Washington L&I’s new guidelines for opioids Rx to treat injured workers
Washington State’s Department of Labor & Industries (L&I) has issued new guidelines for prescribing opioids to treat injured workers. Some of the more noteworthy references in the guideline publication are the following:
*In general, opioid use for acute pain should be reserved for post surgery, for the most severe pain (e.g. pain scores ≥ 7), or when alternative treatments such as NSAIDs and non-pharmacological therapies are ineffective. Evidence does not support the use of opioids as initial treatment for back sprain or other strains, but if they are prescribed, use should be limited to short-term (e.g. ≤ 14 days).
* If opioids are to be prescribed for longer than 6 weeks, the provider must seek authorization from L&I. With the exception of catastrophic injuries, the provider must perform the following best practices before L&I will authorize payment for opioids beyond the acute phase:
– Access the state’s PMP to ensure that the controlled substance history is consistent with the prescribing record and worker’s report.
– Document clinically meaningful improvement in function and pain with acute use.
– Screen worker for depression.
– Screen for opioid risk If the worker has current substance use disorder (excluding nicotine) or a history of opioid use disorder, opioid use beyond the acute phase is rarely indicated.
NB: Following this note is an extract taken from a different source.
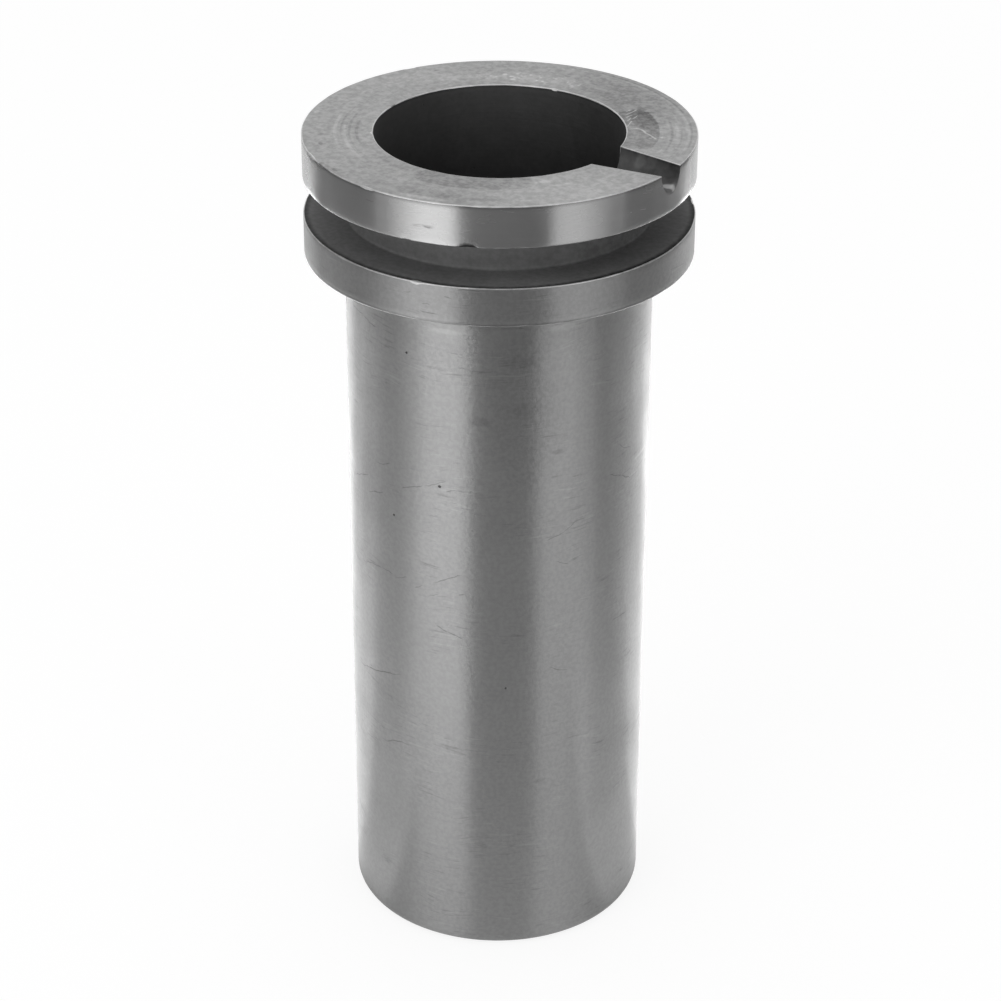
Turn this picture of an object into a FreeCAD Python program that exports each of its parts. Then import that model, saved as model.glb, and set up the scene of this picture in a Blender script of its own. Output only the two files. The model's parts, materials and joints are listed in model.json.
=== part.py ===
import FreeCAD, Part
import os
import Sketcher
from FreeCAD import Placement, Rotation, Vector

# Foundry crucible, turned from one bar of graphite.
# A long round cup with a flanged head. The head is a rim ring and a collar of the same
# diameter, with a square groove between them that the lifting tongs close in. A pour
# notch runs through the rim from the cavity to the outside, deep and wide at the cavity
# and narrowing to a small lip.
#
# Millimetres. +Z runs up the axis of turning, the origin is the centre of the base,
# and +X points along the pour notch.

doc = FreeCAD.newDocument("crucible")
sizes = doc.addObject("Spreadsheet::Sheet", "sizes")
driving_sizes = {
    "total_height": 130.0,
    "head_diameter": 58.0,
    "rim_thickness": 6.3,
    "tong_gap": 6.1,
    "collar_thickness": 5.9,
    "neck_diameter": 45.0,
    "body_diameter": 46.0,
    "bore_diameter": 37.0,
    "floor_thickness": 10.0,
    "floor_radius": 8.0,
    "base_radius": 2.0,
    "tool_radius": 0.4,
    "edge_break": 0.2,
    "notch_mouth_width": 8.0,
    "notch_lip_width": 5.1,
    "notch_side_depth": 0.3,
    "cutter_overrun": 2.0,
}
for row, (alias, millimetres) in enumerate(driving_sizes.items(), start=1):
    sizes.set(f"A{row}", alias.replace("_", " "))
    sizes.set(f"B{row}", str(millimetres))
    sizes.setAlias(f"B{row}", alias)
doc.recompute()

# Radii and levels, as formulas of the sheet that the sketches are bound to.
HEAD_RADIUS = "sizes.head_diameter / 2"
NECK_RADIUS = "sizes.neck_diameter / 2"
BODY_RADIUS = "sizes.body_diameter / 2"
BORE_RADIUS = "sizes.bore_diameter / 2"
RIM_TOP = "sizes.total_height"
RIM_UNDERSIDE = f"({RIM_TOP} - sizes.rim_thickness)"
COLLAR_TOP = f"({RIM_UNDERSIDE} - sizes.tong_gap)"
COLLAR_UNDERSIDE = f"({COLLAR_TOP} - sizes.collar_thickness)"
CLEAR_OF_HEAD = f"{HEAD_RADIUS} + sizes.cutter_overrun"
CLEAR_OF_RIM = f"{RIM_TOP} + sizes.cutter_overrun"
FLOOR = "sizes.floor_thickness"
AXIS = "0"
BASE = "0"

# How a sketch numbers its own axes, its origin and the points of a line or an arc.
LEVEL_AXIS, UPRIGHT_AXIS = range(-1, -3, -1)
START, END, CENTRE = range(1, 4)
SKETCH_ORIGIN = (LEVEL_AXIS, START)

body = doc.addObject("PartDesign::Body", "crucible")
body.Label = "crucible"


def measure(formula):
    """The number that a formula of the sheet gives now."""
    result = sizes.evalExpression(formula)
    return float(getattr(result, "Value", result))


def new_sketch(name, plane_role):
    """A sketch on one of the body's own origin planes."""
    sketch = body.newObject("Sketcher::SketchObject", name)
    planes = [item for item in body.Origin.OriginFeatures if item.Role == plane_role]
    sketch.AttachmentSupport = (planes[0], [""])
    sketch.MapMode = "FlatFace"
    return sketch


def dimension(sketch, label, kind, geometry, formula):
    """A named constraint of the sketch whose size follows a formula of the sheet."""
    index = sketch.addConstraint(Sketcher.Constraint(kind, *geometry, measure(formula)))
    sketch.renameConstraint(index, label)
    sketch.setExpression(f"Constraints.{label}", formula)


def stepped_outline(sketch, corners):
    """A closed outline of upright and level lines.

    Each corner is a pair of formulas, for its distance from the axis and its height.
    Each distance and height is dimensioned once, and zero lies on an axis of the sketch.
    """
    points = [Vector(measure(across), measure(up), 0) for across, up in corners]
    following = points[1:] + points[:1]
    lines = [sketch.addGeometry(Part.LineSegment(*ends)) for ends in zip(points, following)]
    for place, line in enumerate(lines):
        next_line = lines[(place + 1) % len(lines)]
        next_corner = corners[(place + 1) % len(corners)]
        sketch.addConstraint(Sketcher.Constraint("Coincident", line, END, next_line, START))
        direction = "Vertical" if corners[place][0] == next_corner[0] else "Horizontal"
        sketch.addConstraint(Sketcher.Constraint(direction, line))
    for kind, column, zero_axis, label in (
        ("DistanceX", 0, UPRIGHT_AXIS, "across"),
        ("DistanceY", 1, LEVEL_AXIS, "up"),
    ):
        placed = []
        for place, corner in enumerate(corners):
            formula = corner[column]
            if formula in placed:
                continue
            placed.append(formula)
            if formula == "0":
                on_axis = ("PointOnObject", lines[place], START, zero_axis)
                sketch.addConstraint(Sketcher.Constraint(*on_axis))
            else:
                ends = (*SKETCH_ORIGIN, lines[place], START)
                dimension(sketch, f"{label}_{place}", kind, ends, formula)


def turn(feature_type, name, sketch):
    """A feature that turns a section once round the crucible's axis."""
    feature = body.newObject(feature_type, name)
    feature.Profile = sketch
    feature.ReferenceAxis = (sketch, ["V_Axis"])
    feature.Angle = 360.0
    doc.recompute()
    return feature


def round_edges(base, places):
    """The names of the full circles of a feature at the given (radius, height) formulas."""
    wanted = [(measure(radius), measure(height)) for radius, height in places]
    names = []
    for number, edge in enumerate(base.Shape.Edges, start=1):
        if not isinstance(edge.Curve, Part.Circle):
            continue
        circle = (edge.Curve.Radius, edge.Curve.Center.z)
        if any(abs(circle[0] - r) + abs(circle[1] - z) < Part.Precision.confusion() for r, z in wanted):
            names.append(f"Edge{number}")
    if len(names) != len(places):
        raise RuntimeError(f"{base.Name} has {len(names)} of the {len(places)} edges looked for")
    return names


def dress(feature_type, name, base, places, size_property, size_formula):
    """A fillet or chamfer on full circles of the feature before it."""
    feature = body.newObject(feature_type, name)
    feature.Base = (base, round_edges(base, places))
    feature.setExpression(size_property, size_formula)
    doc.recompute()
    return feature


def notch_section(name, reach):
    """The pour notch's section, a round trough with upright sides, across the notch.

    reach is the formula of the section's distance from the crucible's axis. The notch's
    width is stated at the cavity's wall and at the outside, and changes evenly between.
    """
    sketch = new_sketch(name, "YZ_Plane")
    sketch.setExpression("AttachmentOffset.Base.z", reach)
    wall = f"({HEAD_RADIUS} - {BORE_RADIUS})"
    taper = "(sizes.notch_mouth_width - sizes.notch_lip_width)"
    width = f"(sizes.notch_lip_width + {taper} * ({HEAD_RADIUS} - ({reach})) / {wall})"
    trough_centre = f"({RIM_TOP} - sizes.notch_side_depth)"
    radius = measure(width) / 2
    centre = Vector(0, measure(trough_centre), 0)
    left = Vector(-radius, centre.y, 0)
    right = Vector(radius, centre.y, 0)
    above = Vector(0, measure(CLEAR_OF_RIM) - centre.y, 0)
    trough = sketch.addGeometry(Part.Arc(left, centre - Vector(0, radius, 0), right))
    right_side = sketch.addGeometry(Part.LineSegment(right, right + above))
    lid = sketch.addGeometry(Part.LineSegment(right + above, left + above))
    left_side = sketch.addGeometry(Part.LineSegment(left + above, left))
    for constraint in (
        ("PointOnObject", trough, CENTRE, UPRIGHT_AXIS),
        ("Tangent", trough, END, right_side, START),
        ("Tangent", left_side, END, trough, START),
        ("Coincident", right_side, END, lid, START),
        ("Coincident", lid, END, left_side, START),
        ("Vertical", right_side),
        ("Vertical", left_side),
        ("Horizontal", lid),
    ):
        sketch.addConstraint(Sketcher.Constraint(*constraint))
    dimension(sketch, "trough_radius", "Radius", (trough,), f"{width} / 2")
    dimension(sketch, "trough_level", "DistanceY", (*SKETCH_ORIGIN, trough, CENTRE), trough_centre)
    dimension(sketch, "lid_level", "DistanceY", (*SKETCH_ORIGIN, lid, START), CLEAR_OF_RIM)
    return sketch


# The bar turned to the outside shape: a plain body under the head.
outside = new_sketch("outside_section", "XZ_Plane")
stepped_outline(outside, [
    (AXIS, BASE),
    (BODY_RADIUS, BASE),
    (BODY_RADIUS, COLLAR_UNDERSIDE),
    (HEAD_RADIUS, COLLAR_UNDERSIDE),
    (HEAD_RADIUS, RIM_TOP),
    (AXIS, RIM_TOP),
])
turned_bar = turn("PartDesign::Revolution", "turned_bar", outside)

# The tong groove, cut square into the head, which leaves the rim above and the collar below.
groove = new_sketch("groove_section", "XZ_Plane")
stepped_outline(groove, [
    (NECK_RADIUS, COLLAR_TOP),
    (CLEAR_OF_HEAD, COLLAR_TOP),
    (CLEAR_OF_HEAD, RIM_UNDERSIDE),
    (NECK_RADIUS, RIM_UNDERSIDE),
])
tong_groove = turn("PartDesign::Groove", "tong_groove", groove)

# The cavity, bored from the top down to the floor, with a rounded corner at the floor.
bored = new_sketch("cavity_section", "XZ_Plane")
stepped_outline(bored, [
    (AXIS, FLOOR),
    (BORE_RADIUS, FLOOR),
    (BORE_RADIUS, CLEAR_OF_RIM),
    (AXIS, CLEAR_OF_RIM),
])
cavity = turn("PartDesign::Groove", "cavity", bored)
floor_corner = dress(
    "PartDesign::Fillet", "floor_corner", cavity,
    [(BORE_RADIUS, FLOOR)],
    "Radius", "sizes.floor_radius",
)

# The rounded foot, and the grooving tool's own radius left in the corners of the groove.
foot = dress(
    "PartDesign::Fillet", "foot", floor_corner,
    [(BODY_RADIUS, BASE)],
    "Radius", "sizes.base_radius",
)
tool_corners = dress(
    "PartDesign::Fillet", "tool_corners", foot,
    [(NECK_RADIUS, COLLAR_TOP), (NECK_RADIUS, RIM_UNDERSIDE)],
    "Radius", "sizes.tool_radius",
)

# The sharp corners of the head and the cavity's mouth, broken with a small chamfer.
broken_edges = dress(
    "PartDesign::Chamfer", "broken_edges", tool_corners,
    [
        (BORE_RADIUS, RIM_TOP),
        (HEAD_RADIUS, RIM_TOP),
        (HEAD_RADIUS, RIM_UNDERSIDE),
        (HEAD_RADIUS, COLLAR_TOP),
        (HEAD_RADIUS, COLLAR_UNDERSIDE),
    ],
    "Size", "sizes.edge_break",
)

# The pour notch, cut through the rim between a section inside the cavity and one outside.
mouth = notch_section("notch_mouth_section", f"{BORE_RADIUS} - sizes.cutter_overrun")
lip = notch_section("notch_lip_section", CLEAR_OF_HEAD)
doc.recompute()
pour_notch = body.newObject("PartDesign::SubtractiveLoft", "pour_notch")
pour_notch.Profile = mouth
pour_notch.Sections = [lip]
pour_notch.Ruled = True
body.Tip = pour_notch
doc.recompute()

# Every feature is sound, each cut takes material away, and the crucible is one solid.
for item in doc.Objects:
    faults = {"Invalid", "Error"} & set(item.State)
    if faults:
        raise RuntimeError(f"{item.Name} is {', '.join(sorted(faults))}")
for sketch in (outside, groove, bored, mouth, lip):
    if not sketch.FullyConstrained:
        raise RuntimeError(f"{sketch.Name} isn't fully constrained")
for before, after in ((turned_bar, tong_groove), (tong_groove, cavity), (broken_edges, pour_notch)):
    if after.Shape.Volume >= before.Shape.Volume:
        raise RuntimeError(f"{after.Name} cuts nothing")
if body.Shape.isNull() or not body.Shape.isValid() or len(body.Shape.Solids) != 1:
    raise RuntimeError("the crucible isn't one valid solid")

os.makedirs("parts", exist_ok=True)
body.Placement = Placement(Vector(0, 0, 0), Rotation())
body.Shape.exportStep(f"parts/{body.Label}.step")
cubic_centimetres = body.Shape.Volume / 1000
print(f"{body.Label}: {cubic_centimetres:.2f} cm3, {len(body.Shape.Faces)} faces")
print(f"box: {body.Shape.BoundBox}")
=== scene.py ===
import json
import math
from collections import namedtuple

import bmesh
import bpy
from bpy.props import FloatProperty, FloatVectorProperty, IntProperty, PointerProperty
from mathutils import Euler, Matrix, Vector, noise


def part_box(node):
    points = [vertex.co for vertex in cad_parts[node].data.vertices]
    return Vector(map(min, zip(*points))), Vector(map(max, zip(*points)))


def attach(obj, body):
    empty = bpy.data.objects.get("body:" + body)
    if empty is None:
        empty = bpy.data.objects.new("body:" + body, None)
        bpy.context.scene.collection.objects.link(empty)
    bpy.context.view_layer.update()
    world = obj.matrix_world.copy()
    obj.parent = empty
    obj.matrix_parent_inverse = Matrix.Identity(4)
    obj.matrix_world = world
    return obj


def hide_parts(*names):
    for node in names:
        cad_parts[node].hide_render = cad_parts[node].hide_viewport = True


# Foundry crucible, turned from one bar of graphite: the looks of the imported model.
# Lengths are metres unless a name says mm. +Z runs up the axis of turning, the origin is
# the centre of the base and +X points along the pour notch.

bl_info = {
    "name": "Foundry Crucible",
    "version": (1, 0, 0),
    "blender": (4, 5, 0),
    "location": "View3D > Sidebar > Crucible",
    "description": "Builds a turned graphite crucible with its finishes, and a plain studio",
    "category": "Object",
}

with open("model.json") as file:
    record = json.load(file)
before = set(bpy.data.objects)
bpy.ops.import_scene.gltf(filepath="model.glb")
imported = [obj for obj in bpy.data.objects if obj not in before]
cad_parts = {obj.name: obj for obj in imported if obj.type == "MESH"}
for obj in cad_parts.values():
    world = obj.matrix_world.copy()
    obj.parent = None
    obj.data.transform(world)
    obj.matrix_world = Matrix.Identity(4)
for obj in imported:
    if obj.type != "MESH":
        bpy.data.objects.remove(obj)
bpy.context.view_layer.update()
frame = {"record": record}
crucible_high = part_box("crucible")[1]
mounts = {mount["name"]: mount for mount in frame["record"]["mounts"]}
seat_mm = mounts["furnace_seat"]["dims"]["r_mm"]
cavity_mm = mounts["cavity"]["dims"]["r_mm"]
collar_level = mounts["collar_seat"]["pos_m"][2]

MM = 0.001


def size(name, default, description):
    """A length that a user can change, shown in the scene's own unit."""
    return FloatProperty(
        name=name, description=description, default=default,
        min=0.0, precision=4, subtype="DISTANCE", unit="LENGTH",
    )


def tone(name, default, description):
    """A neutral grey that a user can change, as a colour."""
    return FloatVectorProperty(
        name=name, description=description, default=(default,) * 3,
        min=0.0, max=1.0, size=3, subtype="COLOR",
    )


def strength(name, default, description, unit="NONE"):
    """The strength of a lamp or a card that a user can change."""
    return FloatProperty(name=name, description=description, default=default, min=0.0, unit=unit)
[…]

– Administer a baseline urine drug test (UDT). If results reveal “red flags” such as the confirmed presence of cocaine, amphetamines or alcohol, opioid use beyond the acute phase is not indicated. Unless cannabis use disorder is diagnosed, the presence of cannabis on a UDT does not preclude the use of opioids.
– Re-examine and consider discontinuation or taper of concurrent sedative-hypnotics and/or benzodiazepines.
* If opioids are to be prescribed beyond 12 weeks post-injury or post-surgery, the provider must receive prior authorization by L&I. Further, in order to receive such prior authorization, several important conditions must be documented, including:
– Clinically meaningful improvement in function (greater than or equal to 30%) has been established with opioid use in the acute or subacute phase.
– Failure of trials of reasonable alternatives to opioids.
– Signed treatment agreement (pain contract).
– A time limited treatment plan, addressing whether chronic opioid therapy is likely to improve the worker’s vocational recovery.
– Consultation with a pain management specialist if the worker’s dose is above 120 mg per day.
The guidelines become effective July 1, 2013.